* _Directions_: Starting at the line containing "Reconstruct the object", copy each line exactly, ending with the line containing "const TIP_SPACING = 40.5;". Leave out everything else.

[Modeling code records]
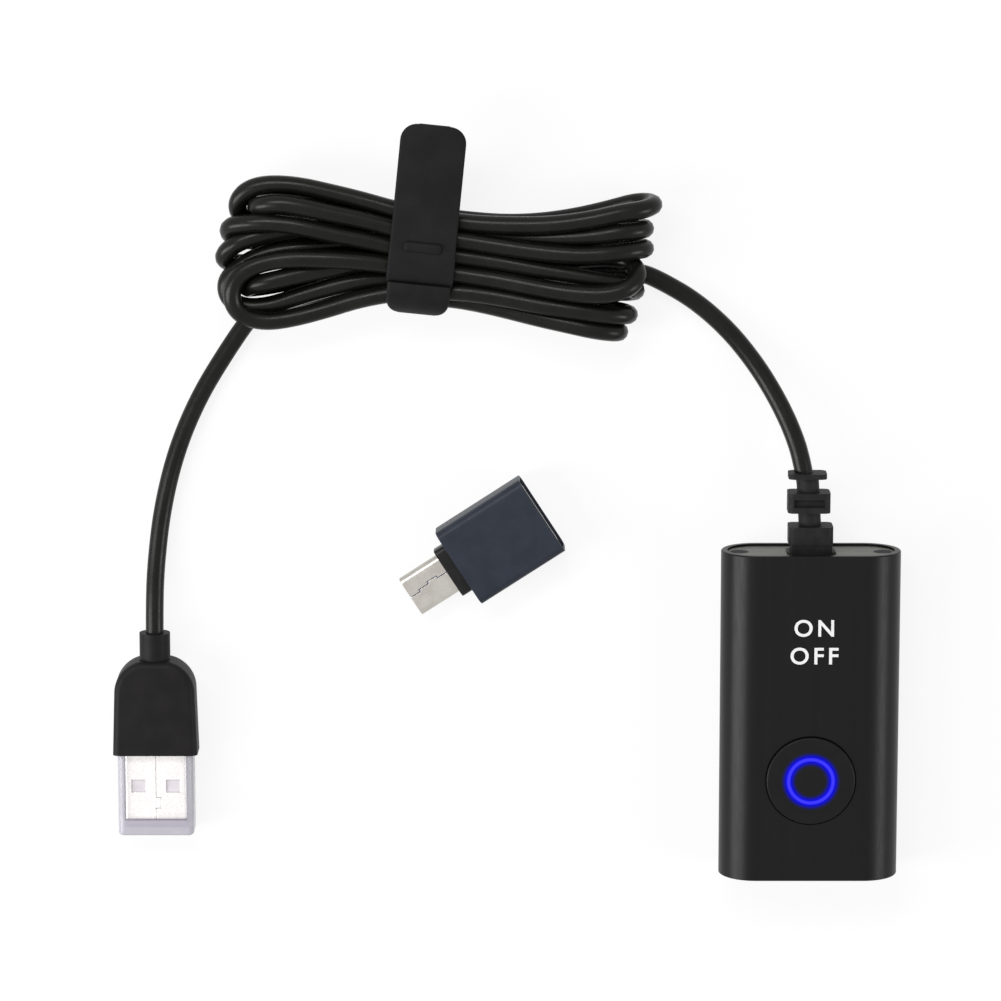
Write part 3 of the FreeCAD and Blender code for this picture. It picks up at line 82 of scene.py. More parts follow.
# The lead's control points in millimetres, from the boot through the strapped hank to the plug.
LEAD_ROUTE = [
    # out of the boot and down to the hank
    (-1.2, 44.8, 7.0), (-2.0, 49.5, 6.9), (-4.0, 55.3, 6.0), (-7.0, 61.3, 4.4), (-10.9, 67.4, 2.8),
    (-16.0, 73.6, 1.9), (-22.4, 79.2, 1.8), (-29.0, 83.0, 1.8), (-32.6, 84.5, 1.8),
    # turn 1, to the left
    (-37.3, 84.8, 1.7), (-43.4, 84.9, 1.7), (-50.5, 85.5, 1.9), (-58.1, 86.7, 2.2), (-65.5, 88.1, 2.7),
    (-72.4, 89.0, 2.9), (-79.0, 90.0, 2.9), (-85.5, 90.8, 2.7), (-91.8, 90.9, 2.2), (-98.0, 90.9, 1.9),
    (-103.3, 90.6, 1.7), (-107.3, 90.6, 2.0), (-110.0, 91.4, 3.3), (-111.0, 92.9, 5.5),
    (-110.0, 94.3, 7.9), (-107.1, 94.9, 9.7),
    # turn 1, to the right
    (-102.7, 95.1, 10.6), (-97.4, 94.5, 10.9), (-91.4, 93.0, 10.6), (-85.3, 91.8, 10.2),
    (-78.9, 90.3, 9.7), (-72.5, 89.2, 9.4), (-66.1, 88.4, 9.4), (-59.3, 87.4, 9.7), (-52.3, 86.1, 10.2),
    (-45.3, 85.0, 10.4), (-39.3, 83.9, 10.3), (-35.2, 83.0, 9.2), (-33.4, 81.7, 6.4),
    (-34.6, 80.9, 3.2),
    # turn 2, to the left
    (-38.2, 80.8, 1.8), (-43.8, 81.4, 1.7), (-50.5, 82.2, 1.9), (-58.0, 83.3, 2.4), (-65.3, 84.7, 2.9),
    (-72.2, 85.7, 3.1), (-78.8, 86.6, 3.0), (-85.4, 87.4, 2.8), (-91.9, 87.5, 2.4), (-98.2, 87.4, 2.0),
    (-103.8, 86.8, 1.7), (-108.3, 86.2, 1.8), (-111.3, 86.7, 3.4), (-111.9, 88.3, 6.3),
    (-109.5, 90.8, 8.2),
    # turn 2, to the right
    (-105.5, 92.2, 8.4), (-100.2, 93.2, 7.8), (-93.8, 93.9, 7.1), (-86.9, 94.5, 6.6),
    (-79.7, 94.4, 6.4), (-72.6, 93.5, 6.5), (-65.3, 92.8, 6.8), (-57.7, 91.9, 7.6), (-49.9, 91.8, 9.1),
    (-42.7, 92.3, 10.3), (-36.9, 93.3, 10.8), (-33.0, 93.5, 9.4), (-31.7, 93.5, 6.1),
    (-33.4, 93.3, 2.9),
    # turn 3, to the left
    (-37.5, 92.6, 1.8), (-43.5, 91.9, 1.7), (-50.6, 91.4, 1.8), (-58.1, 91.3, 2.2), (-65.5, 91.7, 2.7),
    (-72.2, 92.3, 2.9), (-78.7, 93.3, 2.9), (-84.7, 94.3, 2.6), (-90.2, 94.4, 2.2), (-95.2, 94.4, 2.0),
    (-99.8, 94.3, 2.0), (-104.2, 94.4, 2.0), (-107.5, 95.0, 2.8), (-109.1, 96.5, 4.6),
    (-109.0, 98.5, 6.2),
    # turn 3, to the right
    (-107.8, 100.4, 7.1), (-105.3, 101.7, 7.7), (-101.7, 102.1, 8.1), (-96.9, 101.7, 8.3),
    (-91.6, 100.5, 8.3), (-85.8, 99.1, 8.3), (-79.4, 97.3, 8.6), (-72.8, 95.8, 8.9), (-65.9, 94.8, 9.4),
    (-58.3, 94.5, 10.2), (-50.2, 94.6, 10.8), (-42.7, 95.6, 11.2), (-36.5, 97.0, 11.0),
    (-32.3, 97.5, 9.9), (-30.3, 98.0, 7.2), (-30.9, 98.2, 3.9), (-33.9, 98.0, 2.0),
    # turn 4, to the left
    (-38.7, 96.6, 1.8), (-45.1, 95.2, 2.5), (-52.1, 94.3, 3.3), (-59.1, 94.2, 4.0), (-66.0, 94.8, 4.1),
    (-72.5, 95.6, 3.8), (-78.9, 96.7, 3.7), (-85.3, 97.8, 3.2), (-91.4, 98.0, 2.5), (-97.2, 98.2, 1.9),
    (-100.8, 98.1, 1.7), (-104.0, 97.9, 2.1), (-105.5, 97.7, 4.4), (-105.5, 97.9, 7.5),
    (-104.4, 98.3, 9.9),
    # turn 4, to the right
    (-101.3, 98.8, 10.9), (-97.2, 98.2, 11.0), (-91.7, 96.9, 10.6), (-85.5, 95.6, 10.1),
    (-79.1, 93.9, 9.8), (-72.7, 92.5, 9.8), (-66.2, 91.6, 10.0), (-59.3, 90.6, 10.6),
    (-52.1, 89.6, 11.3), (-44.8, 89.0, 11.7), (-38.4, 89.3, 11.6), (-33.9, 89.8, 10.3),
    (-31.8, 89.8, 7.5), (-32.5, 89.6, 4.2), (-35.5, 89.3, 2.2),
    # turn 5, to the left
    (-40.3, 88.7, 1.9), (-46.3, 88.5, 2.7), (-53.0, 88.6, 3.8), (-59.7, 89.3, 4.9), (-66.3, 89.8, 5.6),
    (-72.8, 90.3, 6.0), (-79.5, 90.9, 6.3), (-86.4, 90.9, 6.5), (-93.1, 90.1, 6.5), (-99.3, 89.6, 6.6),
    (-104.5, 88.6, 6.5), (-108.6, 86.4, 6.4), (-111.5, 83.5, 6.0), (-111.0, 79.8, 5.5),
    (-107.6, 78.2, 5.5),
    # turn 5, to the right
    (-102.7, 78.7, 5.9), (-97.6, 80.6, 6.6), (-91.9, 82.3, 7.0), (-85.8, 83.7, 6.9), (-79.2, 84.1, 6.6),
    (-72.7, 83.8, 6.4), (-66.1, 83.2, 6.0), (-59.3, 81.7, 5.3), (-52.4, 79.8, 4.1), (-45.7, 78.5, 2.8),
    (-40.0, 77.6, 2.2), (-36.2, 77.2, 3.3), (-34.7, 77.1, 6.5), (-36.0, 77.3, 9.7),
    # turn 6, to the left
    (-39.7, 77.7, 11.3), (-45.4, 78.6, 11.6), (-52.3, 79.6, 11.1), (-59.3, 80.9, 10.3),
    (-66.1, 81.8, 9.7), (-72.8, 82.0, 9.3), (-79.5, 81.6, 8.8), (-86.2, 80.3, 8.3), (-92.6, 78.2, 7.8),
    (-98.3, 76.7, 7.9), (-103.0, 76.0, 8.3), (-106.7, 76.5, 8.6), (-109.1, 78.0, 9.0),
    (-110.2, 80.6, 9.5), (-109.7, 83.7, 9.9), (-107.6, 86.1, 10.1),
    # turn 6, to the right
    (-103.9, 87.6, 10.5), (-99.0, 88.4, 10.9), (-93.0, 88.3, 11.0), (-86.4, 87.9, 10.6),
    (-79.5, 87.0, 9.8), (-72.8, 85.9, 9.6), (-66.2, 85.1, 9.9), (-59.3, 84.2, 10.8),
    (-52.2, 82.9, 11.9), (-45.1, 81.9, 13.1), (-39.0, 81.8, 13.6), (-34.8, 83.1, 12.9),
    (-33.2, 85.4, 10.5), (-34.8, 87.4, 7.7),
    # turn 7, to the left
    (-39.0, 87.8, 6.4), (-45.1, 87.4, 6.1), (-52.1, 86.5, 6.3), (-59.2, 86.4, 6.6), (-66.1, 86.6, 6.6),
    (-72.6, 87.0, 6.5), (-79.1, 87.5, 6.5), (-85.5, 87.2, 7.0), (-91.5, 86.0, 8.1), (-96.9, 85.2, 9.4),
    (-102.6, 84.0, 10.1), (-106.4, 82.9, 8.3), (-107.7, 82.0, 5.3), (-106.0, 81.7, 2.6),
    # turn 7, to the right
    (-102.0, 82.2, 1.7), (-96.6, 83.5, 1.8), (-90.4, 83.9, 2.1), (-84.7, 83.9, 2.6), (-78.7, 83.3, 3.1),
    (-72.5, 82.4, 3.3), (-66.2, 81.3, 3.3), (-59.6, 79.3, 2.8), (-53.1, 77.1, 2.2), (-46.8, 75.5, 1.8),
    (-41.8, 74.5, 1.7), (-38.1, 73.9, 2.8), (-36.5, 73.7, 5.9), (-37.7, 74.0, 9.1),
    # out of the hank
    (-41.4, 74.6, 10.4), (-46.5, 75.7, 10.1), (-52.9, 77.0, 9.1), (-59.6, 78.6, 7.9),
    (-66.2, 79.9, 7.0), (-72.6, 80.5, 6.2), (-79.1, 80.9, 5.4), (-85.4, 81.1, 4.6), (-91.2, 81.0, 3.8),
    (-96.5, 80.2, 3.1), (-101.5, 78.8, 2.3),
    # down to the plug
    (-106.2, 77.2, 1.9), (-111.6, 69.4, 1.8), (-117.2, 60.2, 1.8), (-121.5, 50.0, 1.8),
    (-124.3, 38.8, 1.8), (-125.6, 28.0, 2.4), (-125.9, 20.5, 3.6), (-125.9, 14.2, 4.1),
]


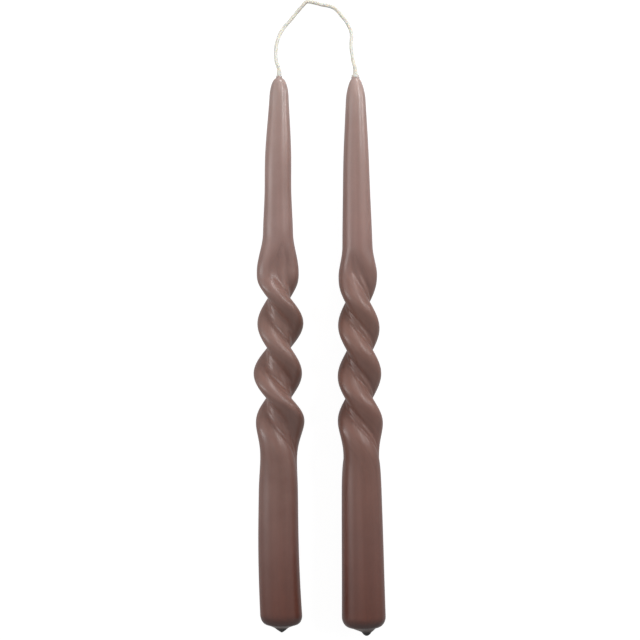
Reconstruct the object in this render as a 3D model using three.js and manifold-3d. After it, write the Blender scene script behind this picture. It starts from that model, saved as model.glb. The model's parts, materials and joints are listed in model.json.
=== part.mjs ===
// A pair of hand-dipped taper candles, rolled flat and twisted in the middle, still joined by their
// one uncut wick, lying on a table. Each candle is an undyed wax core dipped in a coat of dyed wax.
//
// Sizes are in millimetres. X runs across the pair, Y from the bases to the tips, Z up from the table.
// Stations along a candle are measured down from its mouth, where the wick leaves the wax.
import * as THREE from "three";
import { mergeVertices } from "three/addons/utils/BufferGeometryUtils.js";
import Module from "manifold-3d";

// Wick, one cord through both candles.
const WICK_WIDTH = 1.9;
const WICK_STUB = 3; // from the mouth to the point where the free wick bends
const WICK_HOLE_CLEARANCE = 0.25;
const BEND_CLEARANCE = 0.4; // between the stub's round end and the free wick
const TIP_SPACING = 40.5;

// Wax layers.
const COAT_THICKNESS = 2.2;
const LAYER_CLEARANCE = 0.3;
const NECK_WALL = 0.25; // undyed wax round the wick, at the mouth
const MOUTH_LIP = 0.3; // dyed wax round the undyed neck, at the mouth
const BASE_THICKNESS = 3; // dyed wax between the core and the cone under the base
const WICK_END_COVER = 12; // undyed wax below the wick's lower end
const CUT_OVERRUN = 1; // how far a hollow's cut runs out past the mouth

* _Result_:
Reconstruct the object in this render as a 3D model using three.js and manifold-3d. After it, write the Blender scene script behind this picture. It starts from that model, saved as model.glb. The model's parts, materials and joints are listed in model.json.
=== part.mjs ===
// A pair of hand-dipped taper candles, rolled flat and twisted in the middle, still joined by their
// one uncut wick, lying on a table. Each candle is an undyed wax core dipped in a coat of dyed wax.
//
// Sizes are in millimetres. X runs across the pair, Y from the bases to the tips, Z up from the table.
// Stations along a candle are measured down from its mouth, where the wick leaves the wax.
import * as THREE from "three";
import { mergeVertices } from "three/addons/utils/BufferGeometryUtils.js";
import Module from "manifold-3d";

// Wick, one cord through both candles.
const WICK_WIDTH = 1.9;
const WICK_STUB = 3; // from the mouth to the point where the free wick bends
const WICK_HOLE_CLEARANCE = 0.25;
const BEND_CLEARANCE = 0.4; // between the stub's round end and the free wick
const TIP_SPACING = 40.5;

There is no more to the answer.